To quench the muse.
Sometimes I still can’t believe I finished the book. When I think back to my writing journey, I usually decide that in many ways Lost in the City of Flowers wrote itself.
The few months after I finished grad school were a tangle of emotions. Even before, I felt something was a miss. I mistook this unsettling feeling as a spike in my awkward and nostalgic personality, but as it turns out, I was just chasing a wrong dream. The spark came with a faint idea on a sweaty afternoon.
Dirt kicked up from rubber sneakers and cracked shovels swirled in the air. In a constant battle with the heat, children took mouthfuls of water and retreated into the shade. Several of the older kids pulled out books they were reading for reports. They mostly said that so others wouldn’t get the wrong idea. Most of these books involved some brand of witchcraft, vampires, or werewolves. “That’s kind of limiting,” I thought, and then, just like that, there was light. As an art history fiend, I sometimes wondered whether there was a way to get young audiences interested in art history.
Could I fit the study into an enthralling journey that is also educational? I know it’s a scary word for many, and an instant turn-off for the rest, but I don’t mean it in a preaching way. Trust me, I mean it in an interesting way. For most, art is intriguing, but it’s also confusing. At times, it even seems as if art historians and critics write stuff up with the sole purpose of confusing everyone except for the few familiar with its jargon (a charge that even I might be guilty of).
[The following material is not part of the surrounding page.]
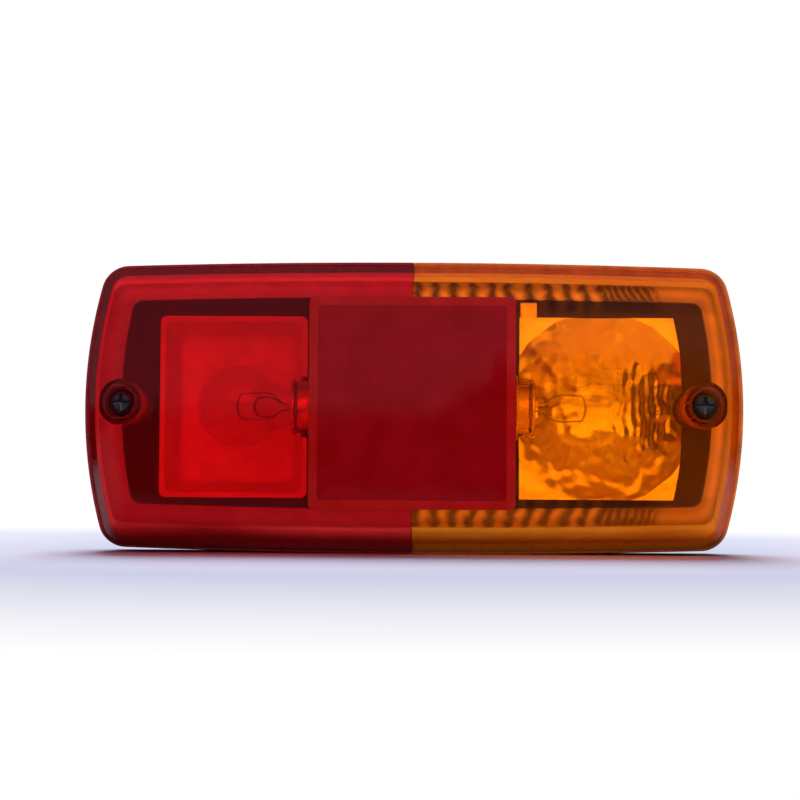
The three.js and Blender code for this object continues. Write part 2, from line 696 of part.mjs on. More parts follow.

“History is a great adventure, and art is just one of the many paths that takes your hand and leads you through it.” —Mrs. Reed
The idea of inspiration as a muse is as old as the human race itself but she is a tricky dame. I was lucky enough to be graced by her presence and so we talked. What if there was a series of art adventures that sketched the history of art and made its progression more understandable? Objects of the past are brimming with all those things that make a fantastic story: war, love, death, struggle, triumph, and invention. Although this is a short list with no particular order, it is also a tiny testament to what can be discovered from those who walked before us. The muse wisely suggested I add a fictional story line as the rest would be history. The idea flourished and the muse would visit me often after that first day on the playground. I had a choice, I could do nothing with my gift, and leave it for someone else to find, or I could just do it.
I wrote the book with pencil and paper. Of course it was a struggle, but there were also beautiful mornings when I was just a vessel that words used to scribble themselves out. Lost in the City of Flowers is out in the world now, as are millions of other books. Yet, every single time one befriends the heroine, and join her on her expeditions through art’s past, it certainly feels like a victory to me, and the muse.